--- Start Input ---

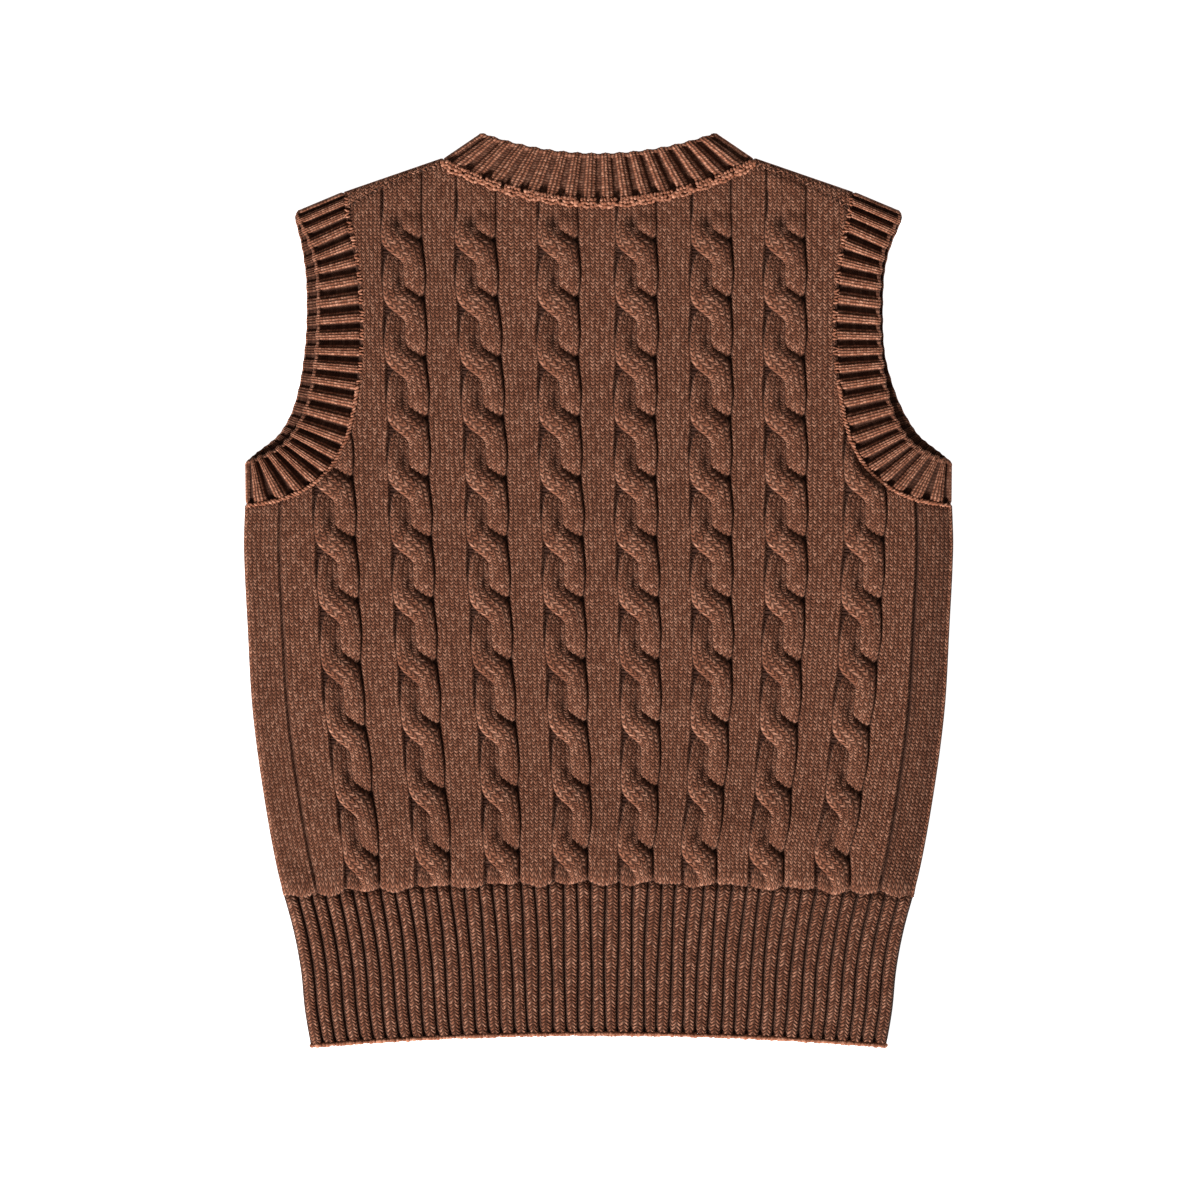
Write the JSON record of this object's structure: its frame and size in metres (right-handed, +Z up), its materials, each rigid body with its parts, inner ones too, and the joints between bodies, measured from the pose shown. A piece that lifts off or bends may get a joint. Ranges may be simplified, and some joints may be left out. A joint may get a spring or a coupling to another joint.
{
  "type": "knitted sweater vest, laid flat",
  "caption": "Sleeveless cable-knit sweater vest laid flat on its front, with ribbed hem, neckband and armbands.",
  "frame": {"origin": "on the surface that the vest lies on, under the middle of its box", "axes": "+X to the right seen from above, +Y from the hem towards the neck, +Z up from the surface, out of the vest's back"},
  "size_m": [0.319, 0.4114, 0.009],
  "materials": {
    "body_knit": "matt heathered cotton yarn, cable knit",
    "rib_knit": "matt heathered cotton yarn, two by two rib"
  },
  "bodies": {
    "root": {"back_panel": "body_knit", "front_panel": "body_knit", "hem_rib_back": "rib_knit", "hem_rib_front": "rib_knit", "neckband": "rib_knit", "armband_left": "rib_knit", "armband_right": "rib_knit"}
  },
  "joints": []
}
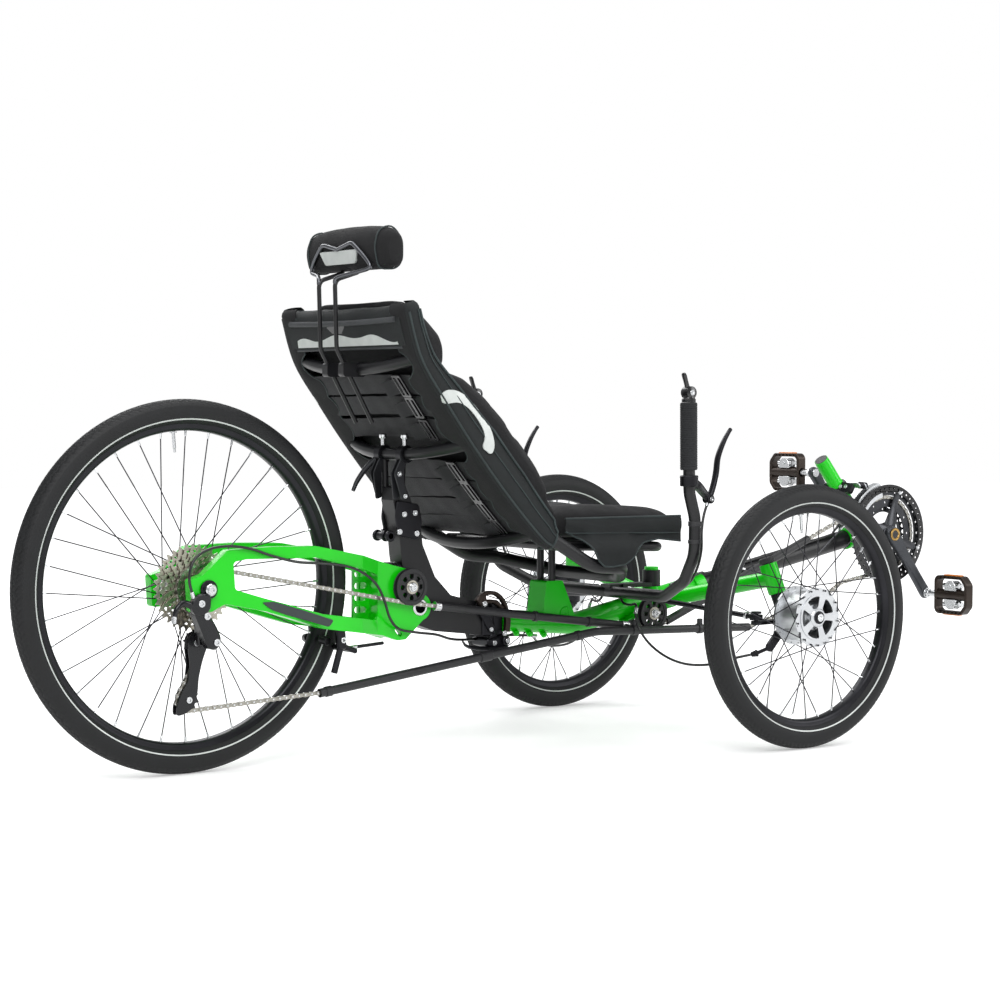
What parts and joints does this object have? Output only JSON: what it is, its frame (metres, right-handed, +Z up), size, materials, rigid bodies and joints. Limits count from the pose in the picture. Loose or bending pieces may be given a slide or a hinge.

--- End Input ---

What to do:
Repeat the material above in full, quoting it exactly.

Result for this task:
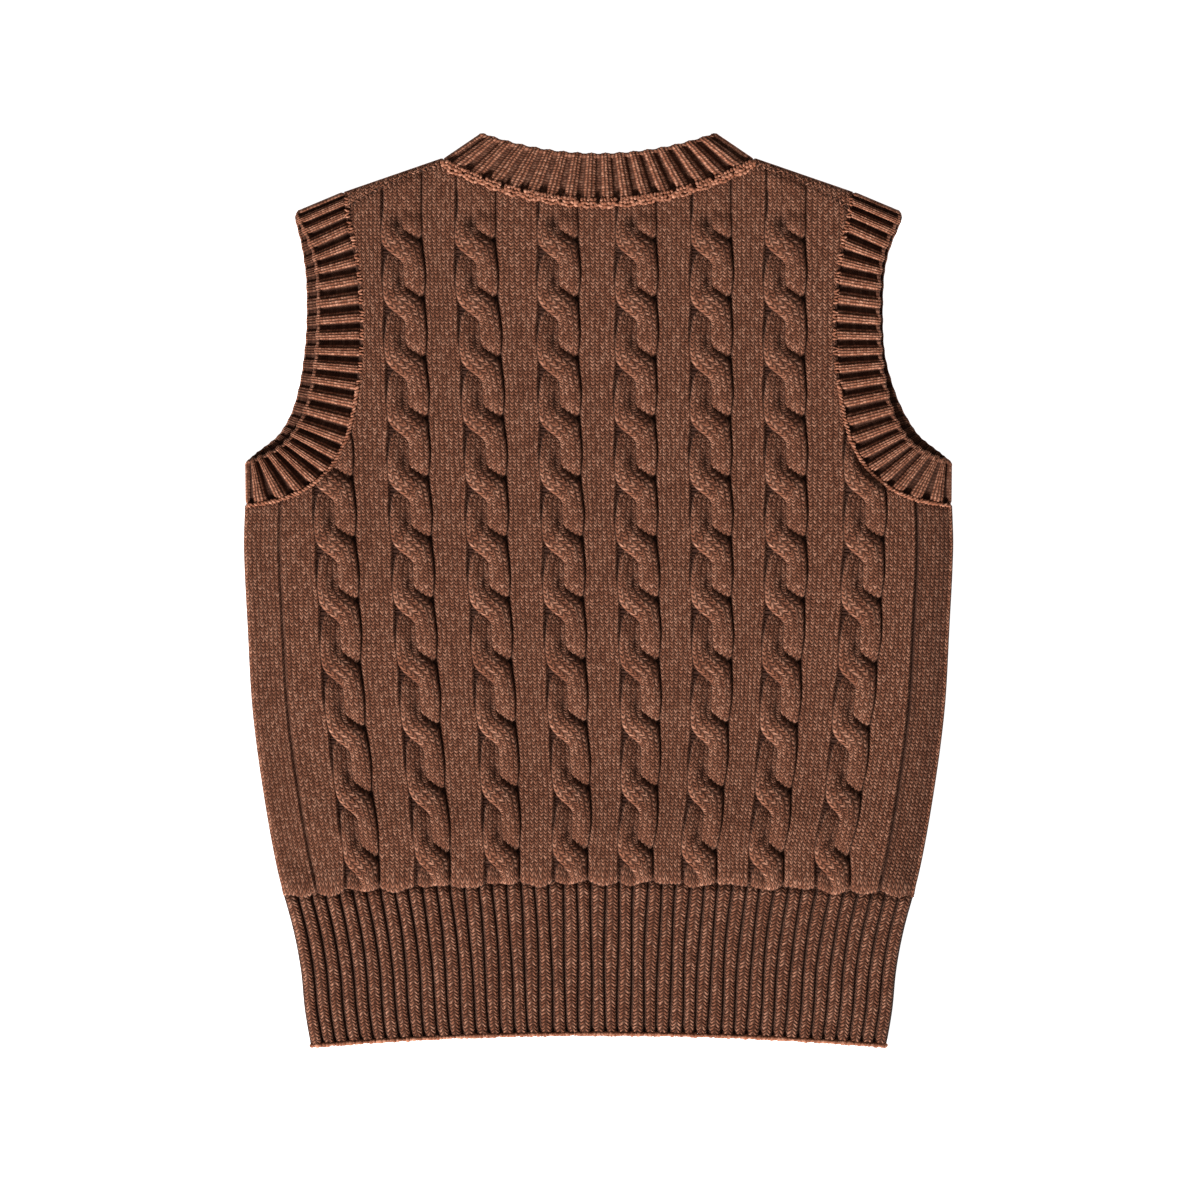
Write the JSON record of this object's structure: its frame and size in metres (right-handed, +Z up), its materials, each rigid body with its parts, inner ones too, and the joints between bodies, measured from the pose shown. A piece that lifts off or bends may get a joint. Ranges may be simplified, and some joints may be left out. A joint may get a spring or a coupling to another joint.
{
  "type": "knitted sweater vest, laid flat",
  "caption": "Sleeveless cable-knit sweater vest laid flat on its front, with ribbed hem, neckband and armbands.",
  "frame": {"origin": "on the surface that the vest lies on, under the middle of its box", "axes": "+X to the right seen from above, +Y from the hem towards the neck, +Z up from the surface, out of the vest's back"},
  "size_m": [0.319, 0.4114, 0.009],
  "materials": {
    "body_knit": "matt heathered cotton yarn, cable knit",
    "rib_knit": "matt heathered cotton yarn, two by two rib"
  },
  "bodies": {
    "root": {"back_panel": "body_knit", "front_panel": "body_knit", "hem_rib_back": "rib_knit", "hem_rib_front": "rib_knit", "neckband": "rib_knit", "armband_left": "rib_knit", "armband_right": "rib_knit"}
  },
  "joints": []
}
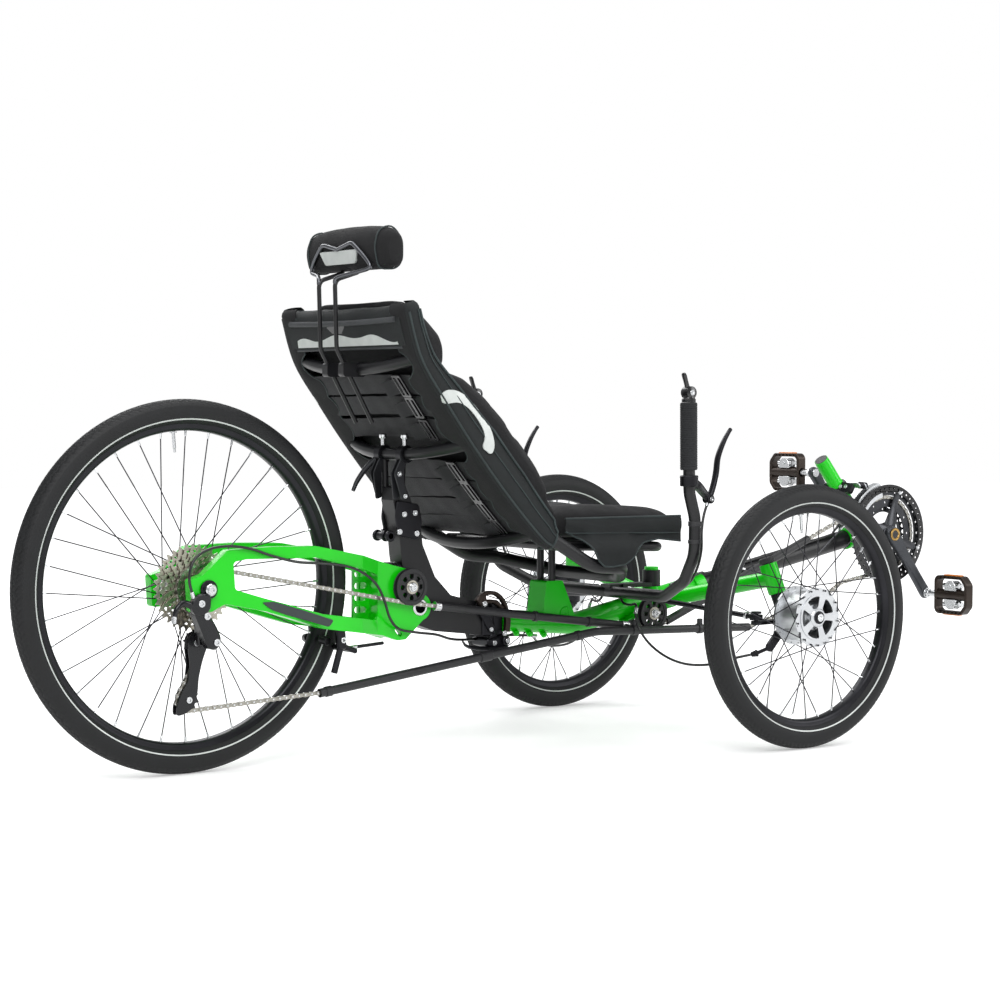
What parts and joints does this object have? Output only JSON: what it is, its frame (metres, right-handed, +Z up), size, materials, rigid bodies and joints. Limits count from the pose in the picture. Loose or bending pieces may be given a slide or a hinge.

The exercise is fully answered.